(Records with modeling code)

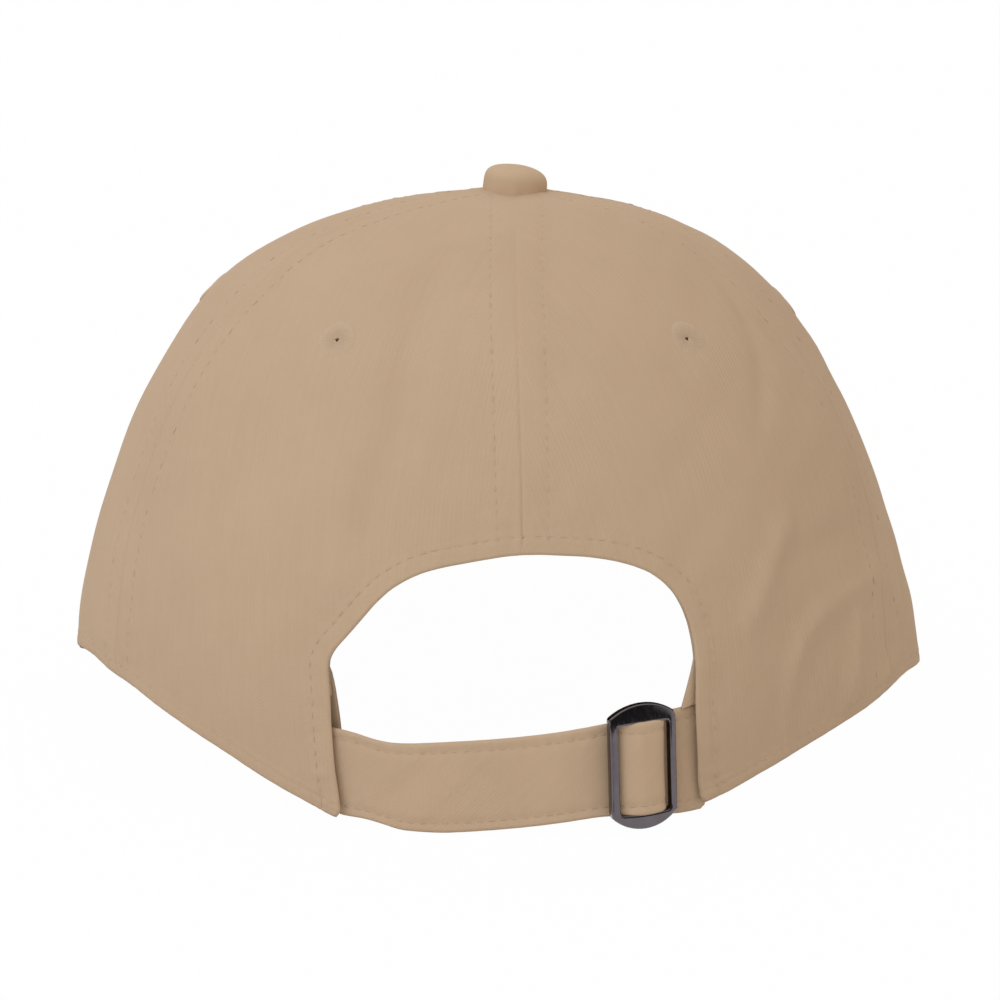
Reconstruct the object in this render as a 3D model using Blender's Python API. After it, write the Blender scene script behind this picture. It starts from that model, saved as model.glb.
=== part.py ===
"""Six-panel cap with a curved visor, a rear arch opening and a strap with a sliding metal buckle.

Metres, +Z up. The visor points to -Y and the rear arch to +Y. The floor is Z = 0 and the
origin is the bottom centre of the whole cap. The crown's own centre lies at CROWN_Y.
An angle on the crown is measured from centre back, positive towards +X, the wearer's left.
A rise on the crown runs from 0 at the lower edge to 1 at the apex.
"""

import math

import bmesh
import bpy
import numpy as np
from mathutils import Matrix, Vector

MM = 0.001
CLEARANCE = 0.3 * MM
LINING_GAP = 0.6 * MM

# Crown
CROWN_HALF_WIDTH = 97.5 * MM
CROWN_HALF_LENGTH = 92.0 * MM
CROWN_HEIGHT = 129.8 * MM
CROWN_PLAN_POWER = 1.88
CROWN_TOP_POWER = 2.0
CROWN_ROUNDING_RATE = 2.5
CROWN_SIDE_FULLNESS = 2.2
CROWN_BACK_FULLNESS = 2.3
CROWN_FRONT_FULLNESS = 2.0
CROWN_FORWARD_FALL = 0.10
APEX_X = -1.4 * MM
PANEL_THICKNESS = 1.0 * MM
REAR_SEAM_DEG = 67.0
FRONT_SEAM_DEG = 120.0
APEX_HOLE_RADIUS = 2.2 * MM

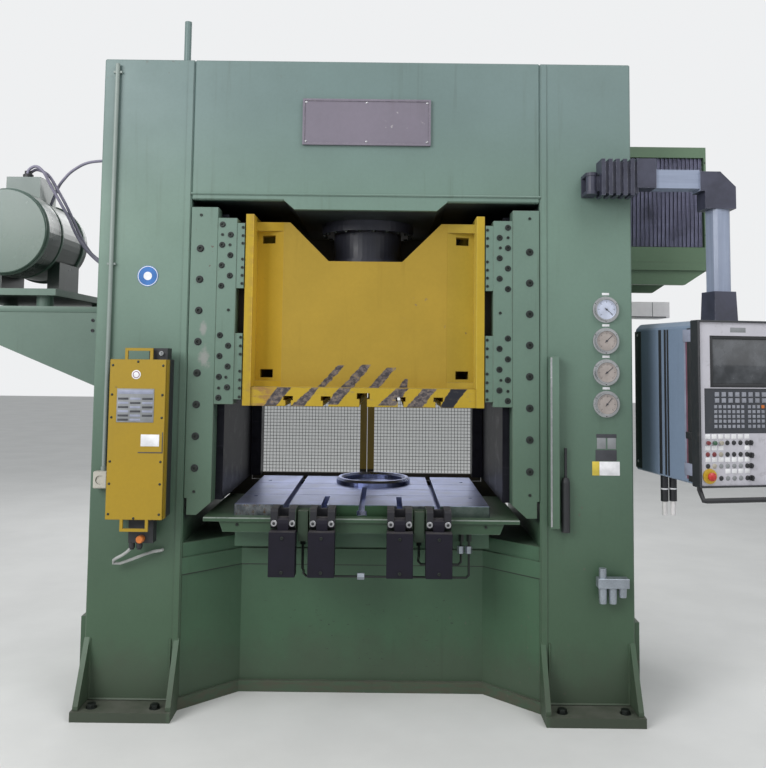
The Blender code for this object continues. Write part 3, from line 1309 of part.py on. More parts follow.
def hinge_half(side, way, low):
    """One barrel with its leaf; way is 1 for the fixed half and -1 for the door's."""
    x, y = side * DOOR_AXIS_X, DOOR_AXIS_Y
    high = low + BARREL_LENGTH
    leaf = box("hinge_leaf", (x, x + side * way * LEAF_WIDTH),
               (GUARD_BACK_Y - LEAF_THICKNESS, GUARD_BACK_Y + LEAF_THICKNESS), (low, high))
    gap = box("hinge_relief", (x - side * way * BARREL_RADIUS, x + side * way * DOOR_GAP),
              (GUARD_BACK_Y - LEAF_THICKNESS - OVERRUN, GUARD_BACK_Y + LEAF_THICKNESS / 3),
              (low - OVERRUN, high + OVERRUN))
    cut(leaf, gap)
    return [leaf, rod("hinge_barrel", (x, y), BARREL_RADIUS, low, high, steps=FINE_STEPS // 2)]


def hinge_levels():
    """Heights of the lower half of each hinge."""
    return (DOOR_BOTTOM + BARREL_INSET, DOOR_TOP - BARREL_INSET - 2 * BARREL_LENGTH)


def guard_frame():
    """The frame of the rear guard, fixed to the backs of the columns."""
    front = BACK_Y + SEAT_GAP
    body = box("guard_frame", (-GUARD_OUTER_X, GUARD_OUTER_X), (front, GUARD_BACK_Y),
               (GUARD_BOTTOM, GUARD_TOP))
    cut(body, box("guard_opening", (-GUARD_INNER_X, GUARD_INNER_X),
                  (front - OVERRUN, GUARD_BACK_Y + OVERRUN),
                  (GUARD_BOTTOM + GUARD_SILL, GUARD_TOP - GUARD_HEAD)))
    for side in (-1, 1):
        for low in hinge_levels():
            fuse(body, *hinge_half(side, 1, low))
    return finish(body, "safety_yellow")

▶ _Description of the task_
In this exercise, copy only the lines from the opening line of the material through the line where "sliding metal buckle." appears.

▶ _Task result_
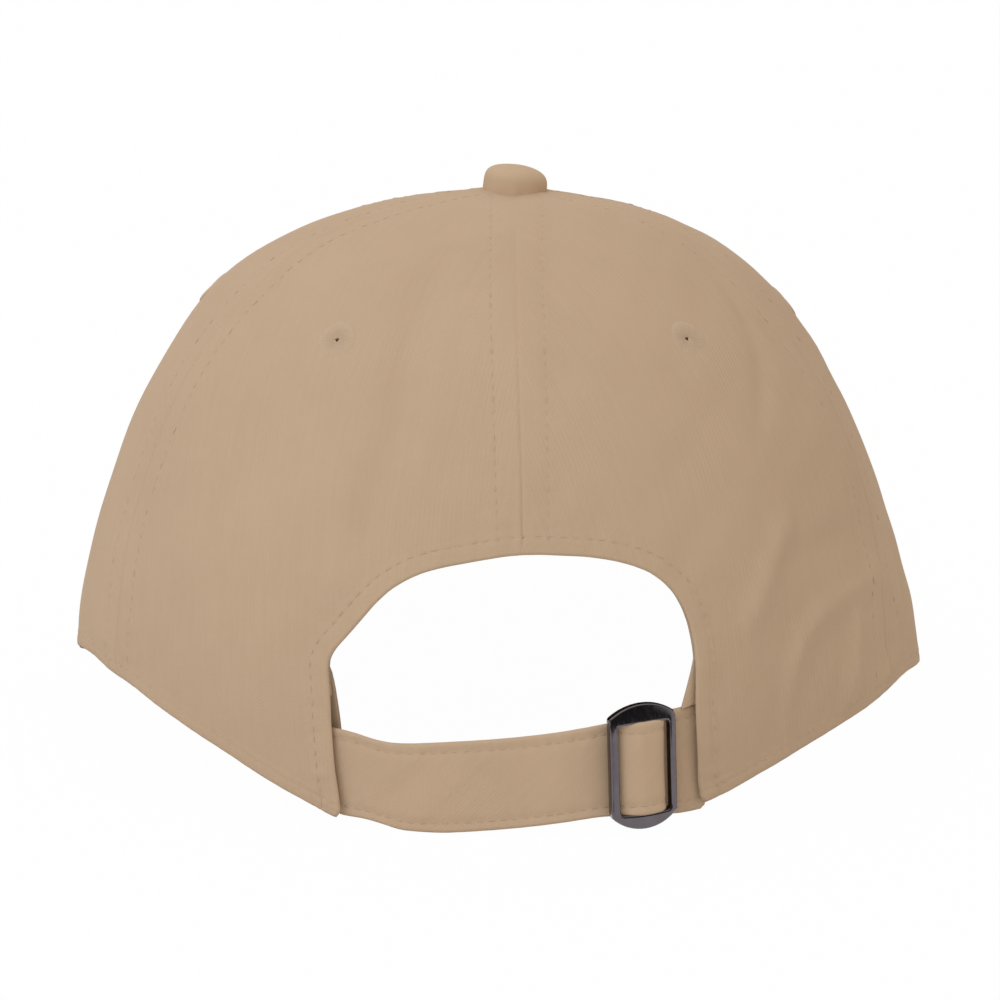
Reconstruct the object in this render as a 3D model using Blender's Python API. After it, write the Blender scene script behind this picture. It starts from that model, saved as model.glb.
=== part.py ===
"""Six-panel cap with a curved visor, a rear arch opening and a strap with a sliding metal buckle.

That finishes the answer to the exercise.